At NHK, Arima does not even know that NHK itself is one of the principal culprits that created the deflation which the world mocks, the long deflation that other countries loathe like a venomous snake and desperately seek to avoid becoming like Japan, the first long deflation ever experienced by an advanced nation.
If Prime Minister Abe had not appeared, would Japan not have completely sunk into deflation?
When one looks at the current state of the mass media, it sends a chill down one’s spine to imagine what might have happened had they been completely manipulated by China.
To begin with, it should be obvious even to an elementary-school-level intellect that a historically unprecedented long deflation lasting more than twenty years could never be completely overcome in just one or two years.

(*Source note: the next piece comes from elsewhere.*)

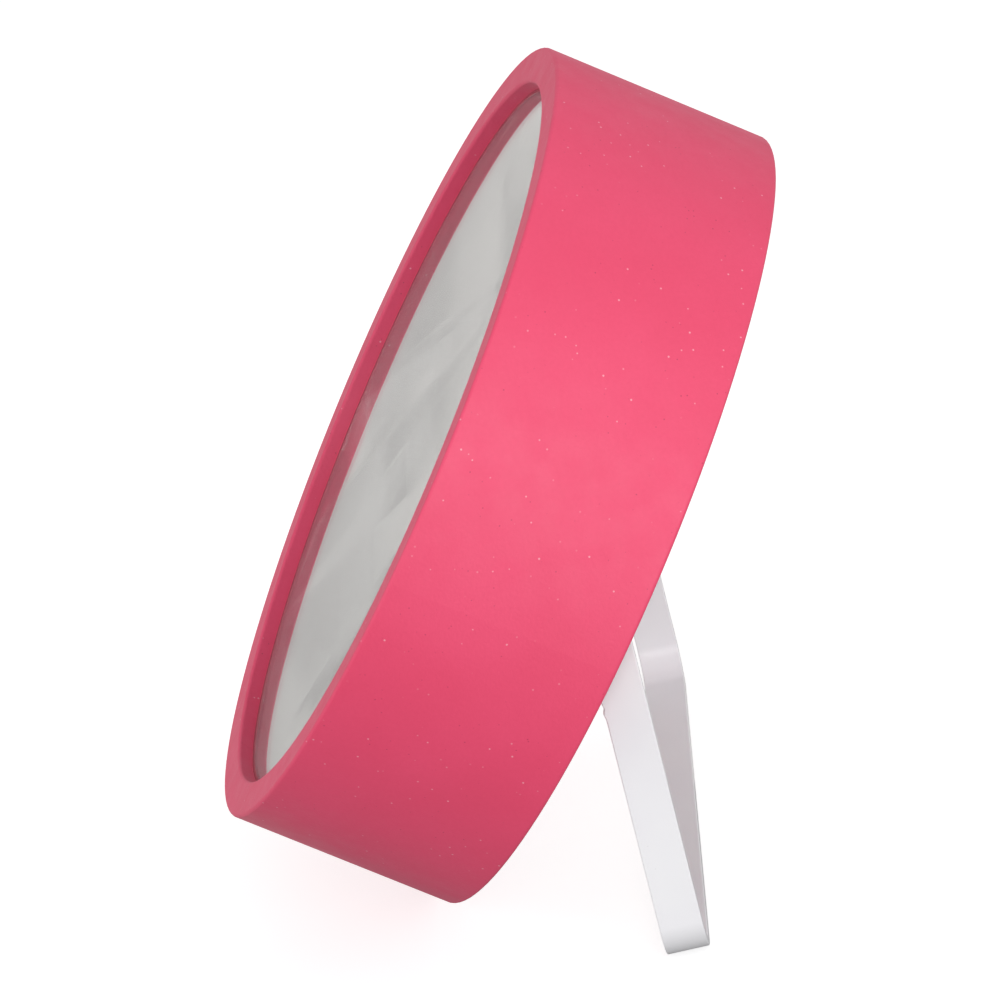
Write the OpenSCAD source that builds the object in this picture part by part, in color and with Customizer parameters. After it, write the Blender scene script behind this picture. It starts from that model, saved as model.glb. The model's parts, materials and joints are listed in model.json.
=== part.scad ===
/* [Drum] */
// outside diameter of the drum
drum_d = 200; // [190:1:210]
// depth of the drum from front rim to back rim
drum_t = 57.4; // [56.5:0.1:58]
// radius of the round front opening
open_r = 90.8; // [90:0.1:91.5]
// radius of the hollow behind the glass
hollow_r = 94.5; // [94.3:0.1:95]
// rounding of the outer rim edges
edge_f = 0.9; // [0.7:0.1:1.6]

/* [Mirror] */
// depth of the glass below the front rim
glass_in = 3.85; // [3:0.05:4.2]
// thickness of the mirror glass
glass_t = 3; // [2.5:0.1:3.2]

/* [Stand] */
// angle of the open stand from the back of the drum
swing = 37.3; // [37:0.1:38]
// half width of the stand over its arms
half_w = 89.4; // [89.2:0.1:89.6]
// width of the flat strip
strip_w = 10.3; // [10:0.05:10.6]
// thickness of the flat strip
strip_t = 2.3; // [2:0.1:2.4]
// outside bend radius at the two corners
bend_r = 10; // [8:0.5:20]
// reach of the cross bar below the drum centre along the stand
reach = 114.6; // [113:0.05:117]

/* [Which piece] */
// piece to draw, or all

/* [Hidden] */
$fn = 96;

R = drum_d / 2;
T = drum_t;
ca = cos(swing);
sa = sin(swing);
off = 45.3;                        // strip centre line, measured square to the strip
ledge = glass_in + glass_t + 1.1;  // shoulder that the tray seats on
tray_y = ledge + 2.5;
panel_y = 34;
panel_b = panel_y + 2.5;
piv_y = 47.5;
piv_z = (piv_y * (1 - ca) + off - strip_w / 2 - (T + 0.5)) / sa;
pin_r = 2;
// lowest points: rounded back edge of the drum and the lower front edge of the cross bar
wf = off - strip_w / 2;
foot_y = reach * sa + wf * ca;
foot_z = reach * ca - wf * sa;     // below the drum axis
pp = R - edge_f - foot_z;
qq = T - edge_f - foot_y;
lean = atan2(qq, pp) + acos(-edge_f / sqrt(pp * pp + qq * qq));
lift = (R - edge_f) * cos(lean) + (T - edge_f) * sin(lean) + edge_f;
shift = -T / 2 * cos(lean);

module stand_up() translate([0, shift, lift]) rotate([-lean, 0, 0]) children();
// revolve a (radius, depth) outline about the drum axis
module turned() rotate([-90, 0, 0]) rotate_extrude($fn = 180) children();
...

Yet NHK’s Arima, Kuwako, Ōkoshi, and media outlets such as the Asahi Shimbun do not understand this. That is why their intellects are at an elementary-school level. Why does this happen even though some of them are graduates of the University of Tokyo? It is because they are convinced that belittling their own country and criticizing their own government is the role of the media, and as a result they fall into a kindergarten-child-like condition of mistakenly believing themselves to be superior. That is what causes this.
Now then,
there is a splendid commentary that shows just how foolish the attitude described above is.
It is Masashi Yōrō’s explanation, in the opening serial column of the August issue of Voice (780 yen), of why he has consistently maintained a dislike of politics.
[Opening omitted.]
There is no such thing as objectivity in the number of veterinary universities to begin with.
People today fall silent when statistics are brought out, but I do not trust statistics.
Statistics have their own logic, and that does not explain everything.
Even the size of insects is not easy to measure if you actually try it.
People who have never measured think that it can be measured.
Furthermore, using statistics skillfully is in fact not easy.
Because it is said to be easy to understand, people immediately turn things into graphs, but “easy to understand” means that it easily enters your head; if you reflect on whether the world is made to fit into your head, you should realize that this cannot be so.
Yet people construct the world so that it fits into their own heads.
That is the world created by humans, and that is what I call the city.
Therefore, in cities, the distortions and strains inherent in human beings appear.